● What is needed: What follows is a listing; restate every line of it word for word.

● Data shown:
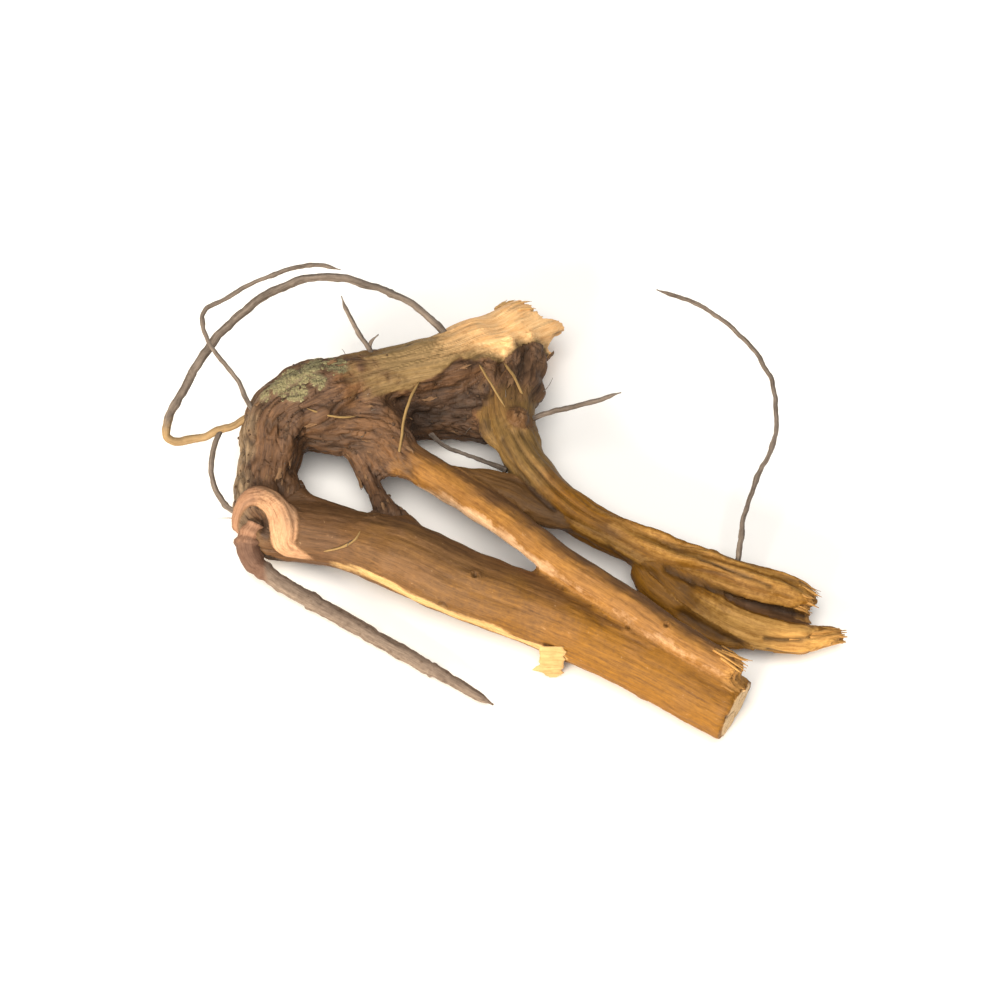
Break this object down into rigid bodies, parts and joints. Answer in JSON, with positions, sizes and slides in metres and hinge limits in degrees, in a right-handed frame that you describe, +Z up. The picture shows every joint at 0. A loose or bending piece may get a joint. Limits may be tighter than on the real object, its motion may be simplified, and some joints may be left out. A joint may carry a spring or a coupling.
{
  "type": "devil's shoestring root",
  "caption": "Dried shrub root crown, lying flat: broken stem stub, hairpin bend, thick main root, forked side roots and wiry looping rootlets.",
  "frame": {"origin": "on the table, under the middle of the whole piece's box", "axes": "+Z up, +X towards the cut ends of the main and side roots, +Y away from the main root towards the stem stub"},
  "size_m": [0.083, 0.0607, 0.0169],
  "materials": {
    "root_bark": "dry, matt root bark with pale torn wood at the broken ends"
  },
  "bodies": {
    "root": {"root": "root_bark"}
  },
  "joints": []
}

● Result:
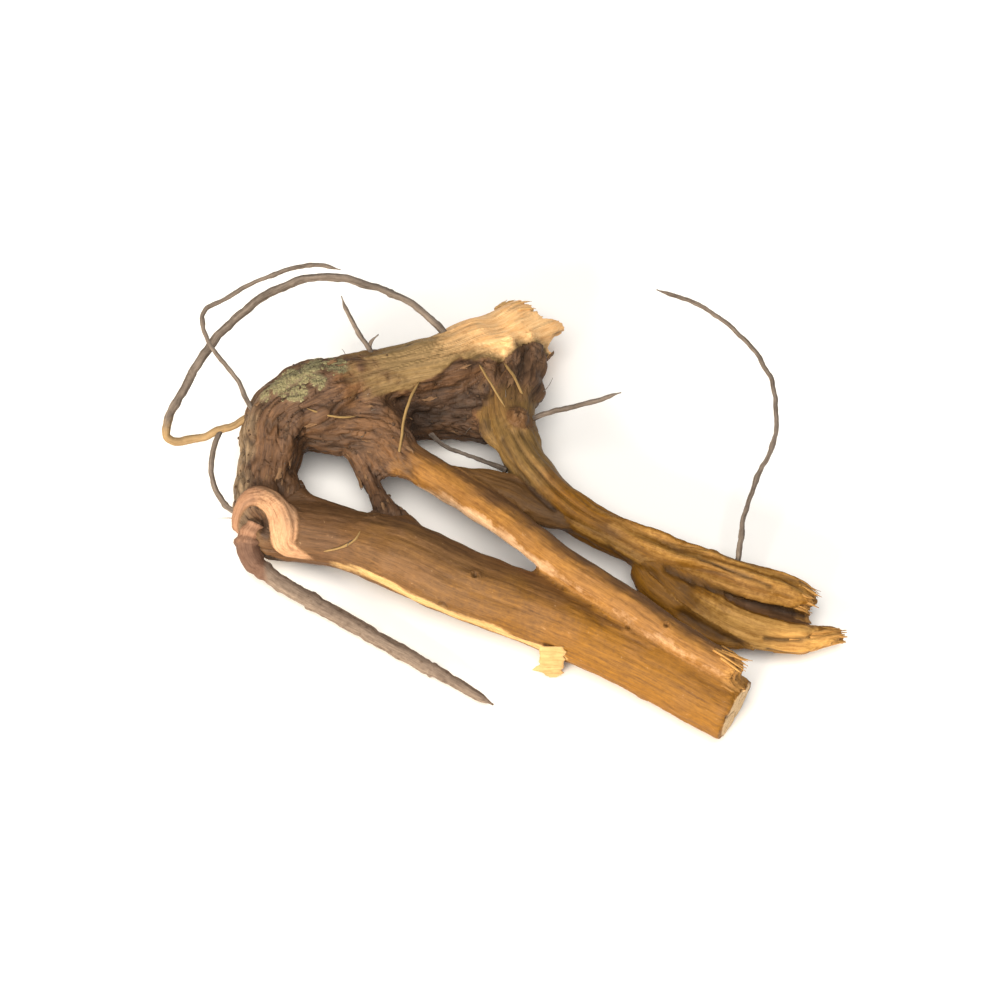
Break this object down into rigid bodies, parts and joints. Answer in JSON, with positions, sizes and slides in metres and hinge limits in degrees, in a right-handed frame that you describe, +Z up. The picture shows every joint at 0. A loose or bending piece may get a joint. Limits may be tighter than on the real object, its motion may be simplified, and some joints may be left out. A joint may carry a spring or a coupling.
{
  "type": "devil's shoestring root",
  "caption": "Dried shrub root crown, lying flat: broken stem stub, hairpin bend, thick main root, forked side roots and wiry looping rootlets.",
  "frame": {"origin": "on the table, under the middle of the whole piece's box", "axes": "+Z up, +X towards the cut ends of the main and side roots, +Y away from the main root towards the stem stub"},
  "size_m": [0.083, 0.0607, 0.0169],
  "materials": {
    "root_bark": "dry, matt root bark with pale torn wood at the broken ends"
  },
  "bodies": {
    "root": {"root": "root_bark"}
  },
  "joints": []
}